Moreover, the dismissal of a creditor's petition in bankruptcy does not, in any final or conclusive sense, create an estoppel on the issue whether the petitioner's claim is a good debt (see In Re Vitoria Ex parte Vitoria (1894) 2 QB 387; King v Henderson (1898) AC 720 at 729-30; Dowling v Colonial Mutual Life Assurance Society Ltd. (1915) 20 CLR 509 per Isaacs J. at 518-9). As Isaacs J. pointed out in Dowling, whatever be the position at common law, a bankruptcy court, as a court of equity, has a discretion to look behind a judgment in a proper case "even if the existence of the debt as a matter of law may be undoubted and unchallengeable" (see also Wren v Mahoney (1972) 126 CLR 212 per Barwick C.J. at 224-5).

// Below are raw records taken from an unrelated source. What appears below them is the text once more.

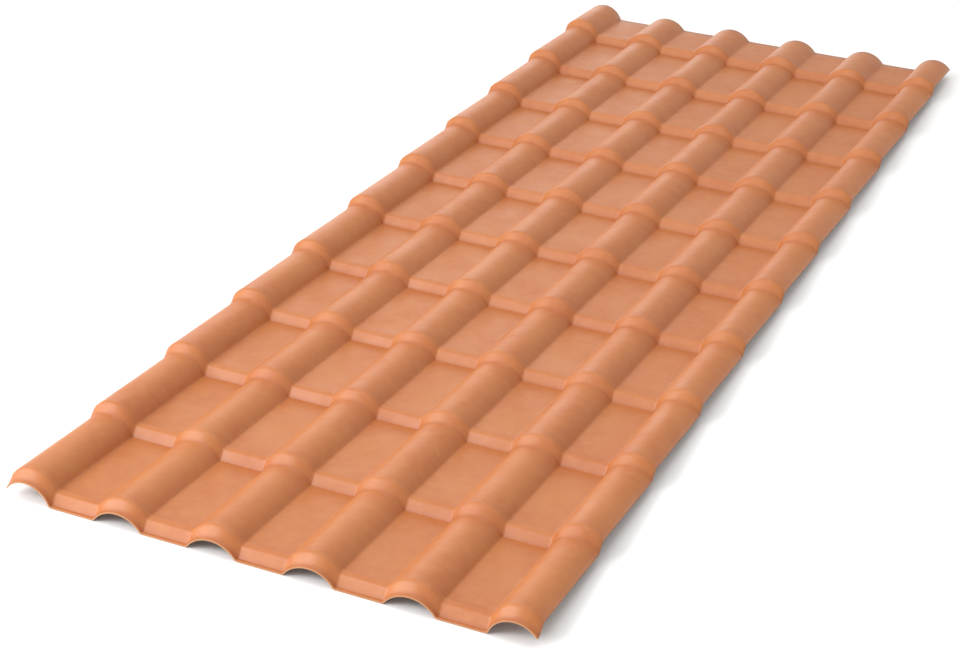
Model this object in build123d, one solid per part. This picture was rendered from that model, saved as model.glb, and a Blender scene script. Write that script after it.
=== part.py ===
from build123d import *
import math
import os

# Stepped plastic roof sheet, with round ridges and flat pans between them, in millimetres.
# It is one piece: extruded flat, waved across, pressed into short courses like rows of tiles, and sawn
# to length. X runs across it, Y up it from the eaves end, and Z up. It lies ridges up, and the origin
# is on the floor under the middle of the sheet.

# Section across the sheet, measured on its top surface. The ridge along each side, which laps a
# neighbouring sheet, stands taller than those between.
ridge_count = 6
ridge_pitch = 160.0
ridge_width = 84.0
ridge_height = 22.5
side_ridge_height = 31.0
side_reach = 35.0
sheet_thickness = 2.5

# Profile up the sheet: each course starts with a steep face and a narrow collar, then slopes down
# to the next one
sheet_length = 2360.0
course_length = 219.0
eaves_to_step = 6.0
face_run = 12.0
face_rise = 14.2
collar_length = 12.0
collar_rise = 0.8

last_crown_x = (ridge_count - 1) / 2 * ridge_pitch
half_width = last_crown_x + side_reach

# The wall is what is left between a block under the top surface and one under the lower surface,
# which runs on past it at both ends and below
upper_depth = 2 * side_ridge_height
lower_depth = 3 * side_ridge_height
end_overrun = side_ridge_height


def crown(ridge, inset):
    """One ridge as a single arc, for the surface that lies inset under the top one.

    The arcs of both surfaces turn about the same centre. A side ridge's outer flank stops at the
    sheet's side edge, short of its foot.
    """
    crown_x = ridge * ridge_pitch - last_crown_x
    height = side_ridge_height if ridge in (0, ridge_count - 1) else ridge_height
    top_radius = (ridge_width ** 2 / 4 + height ** 2) / (2 * height)
    centre_z = height - top_radius
    radius = top_radius - inset
    foot_x = math.sqrt(radius ** 2 - (inset + centre_z) ** 2)
    left_x = side_reach if ridge == 0 else foot_x
    right_x = side_reach if ridge == ridge_count - 1 else foot_x

    def on_arc(x):
        return Vector(crown_x + x, 0, centre_z + math.sqrt(radius ** 2 - x ** 2))

    return ThreePointArc(on_arc(-left_x), on_arc(0), on_arc(right_x))


def surface_line(inset):
    """Crowns and pans from side to side, for the surface that lies inset under the top one."""
    edges = [crown(0, inset)]
    for ridge in range(1, ridge_count):
        arc = crown(ridge, inset)
        edges += [Line(edges[-1] @ 1, arc @ 0), arc]
    return edges


def face_under(line, depth):
    """Face between a surface line and a level line below it, with upright sides."""
    low_left = Vector(-half_width, 0, -depth)
    low_right = Vector(half_width, 0, -depth)
    return make_face(line + [Polyline(line[-1] @ 1, low_right, low_left, line[0] @ 0)])


def course_profile(knots):
    """Profile up the sheet: the knots of every course in turn, from one course before its eaves end."""
    course_count = math.ceil((sheet_length + end_overrun - eaves_to_step) / course_length)
    points = []
    for course in range(-1, course_count + 1):
        foot_y = eaves_to_step + course * course_length
        points += [(foot_y + run, rise) for run, rise in knots]
    return points


def wall_below(points):
    """The profile moved the wall's thickness square to its runs, then raised by that thickness."""
    lowered = []
    for before, here, after in zip(points, points[1:], points[2:]):
        run_in = (Vector(*here) - Vector(*before)).normalized()
        run_out = (Vector(*after) - Vector(*here)).normalized()
        mitre = sheet_thickness / (1 + run_in.dot(run_out))
        y = here[0] + mitre * (run_in.Y + run_out.Y)
        z = here[1] - mitre * (run_in.X + run_out.X) + sheet_thickness
        lowered.append((y, z))
    return lowered


def sawn(points, low_y, high_y):
    """The profile between two saw cuts, with a point of its own at each."""

    def at(y):
        for (y0, z0), (y1, z1) in zip(points, points[1:]):
            if y0 <= y <= y1:
                return (y, z0 + (z1 - z0) * (y - y0) / (y1 - y0))

    inside = [point for point in points if low_y < point[0] < high_y]
    return [at(low_y)] + inside + [at(high_y)]


def carried_along(face, points):
    """Block that a face makes when it is carried along a profile without turning."""
    return loft([Pos(0, y, z) * face for y, z in points], ruled=True)


foot = (0, 0)
nose = (face_run, face_rise)
collar_end = (face_run + collar_length, face_rise + collar_rise)

# The lower surface's line is already inset by the wall's thickness in the section, so its profile is
# raised by that much again
top_profile = course_profile([foot, nose, collar_end])
lower_profile = wall_below(top_profile)

upper_block = carried_along(
    face_under(surface_line(0), upper_depth),
    sawn(top_profile, 0, sheet_length),
)
lower_block = carried_along(
    face_under(surface_line(sheet_thickness), lower_depth),
    sawn(lower_profile, -end_overrun, sheet_length + end_overrun),
)

floor_z = min(z for y, z in lower_profile) - sheet_thickness
roof_sheet = Pos(0, -sheet_length / 2, -floor_z) * (upper_block - lower_block)
roof_sheet.label = "roof_sheet"

os.makedirs("parts", exist_ok=True)
export_step(roof_sheet, "parts/roof_sheet.step")
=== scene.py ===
import math

import bmesh
import bpy
from mathutils import Matrix, Vector


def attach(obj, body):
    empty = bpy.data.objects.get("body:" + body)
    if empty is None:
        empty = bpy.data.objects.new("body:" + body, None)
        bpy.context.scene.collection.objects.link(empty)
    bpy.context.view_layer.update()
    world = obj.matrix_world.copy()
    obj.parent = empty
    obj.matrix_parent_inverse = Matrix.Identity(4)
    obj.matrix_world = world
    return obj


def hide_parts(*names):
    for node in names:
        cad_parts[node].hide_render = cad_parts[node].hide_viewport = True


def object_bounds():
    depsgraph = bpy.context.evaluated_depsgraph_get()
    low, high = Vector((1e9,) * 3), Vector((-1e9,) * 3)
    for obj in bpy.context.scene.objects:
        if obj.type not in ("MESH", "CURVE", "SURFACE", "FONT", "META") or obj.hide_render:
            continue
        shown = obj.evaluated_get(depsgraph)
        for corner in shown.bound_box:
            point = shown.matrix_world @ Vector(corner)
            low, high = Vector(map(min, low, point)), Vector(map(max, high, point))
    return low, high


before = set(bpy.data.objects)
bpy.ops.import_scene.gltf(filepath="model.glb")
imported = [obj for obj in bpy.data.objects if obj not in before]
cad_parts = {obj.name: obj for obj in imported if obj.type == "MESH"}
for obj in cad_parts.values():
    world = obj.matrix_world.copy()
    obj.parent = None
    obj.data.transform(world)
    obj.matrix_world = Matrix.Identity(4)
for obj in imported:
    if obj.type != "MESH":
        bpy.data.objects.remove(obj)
cad_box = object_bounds()


# Line across the sheet. The extruder leaves one even wall, and the rollers wave it into six round
# crowns with level pans between them. The two side crowns, which lap the next sheets, stand taller,
# and each crown meets its pans in a small soft foot.
CROWNS = 6
CROWN_PITCH = 0.160
CROWN_WIDTH = 0.084
CROWN_HEIGHT = 0.0225
SIDE_CROWN_HEIGHT = 0.031
SIDE_REACH = 0.035
CROWN_FOOT_RADIUS = 0.0045
CROWN_STEPS = 14
CROWN_FOOT_STEPS = 4
PAN_HOLD = 0.0016
# Painted shade at the crown feet: full on the foot's turn, less at its last point and at the pan's edge
# beside it.
FOOT_END_SHADE = 0.55
PAN_EDGE_SHADE = 0.25
# Share of a crown's height from which its own, softer step applies in full
CROWN_SHARE = 0.35


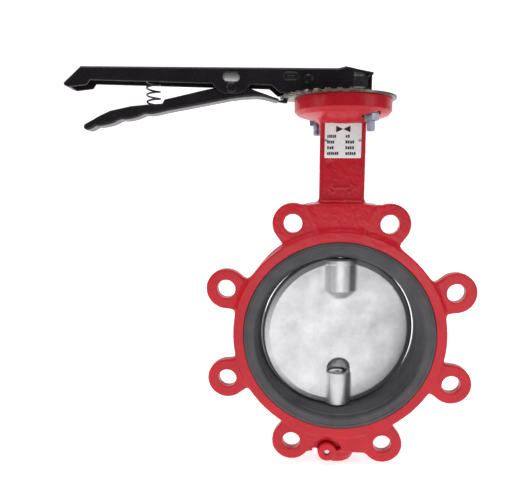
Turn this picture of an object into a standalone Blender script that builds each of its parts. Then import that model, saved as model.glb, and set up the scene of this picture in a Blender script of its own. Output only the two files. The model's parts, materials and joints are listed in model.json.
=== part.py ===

Put differently, there is no issue estoppel here because the present question is not the same question as that before Einfeld J. (see O'Donel v The Commissioner for Road Transport and Tramways (NSW) (1938) 59 CLR 744; Lizzio v Ryde Municipal Council (1983) 155 CLR 211 per Deane J. at 232; Marr (Contracting) Pty. Limited v White Constructions (ACT) Pty. Limited, Neaves, Beaumont and Burchett JJ., 15 November 1991, unreported). Nor, in my view, can it be appropriate here to apply any Henderson extension of the issue estoppel principles. In the Bankruptcy Court, the question for determination, depending on a finding of insolvency, actually inferred or assumed, is whether the Court, in its discretion, will make a sequestration order. If the Bankruptcy Court declines to exercise that discretion, it does not follow that the Court has finally determined that no debt actually exists. That is a different question.
It follows, in my opinion, that the dismissal of his creditor's petition did not raise an estoppel preventing Mr Perkes from now seeking that an account be taken.
The future course of the proceedingsHaving found jurisdiction and having found that there was no relevant issue estoppel, I propose to order that the proceedings stand over to a date to be fixed and that costs be reserved. I will hear submissions on the possible joinder of the trustee and then fix a date for the hearing of further argument on the merits.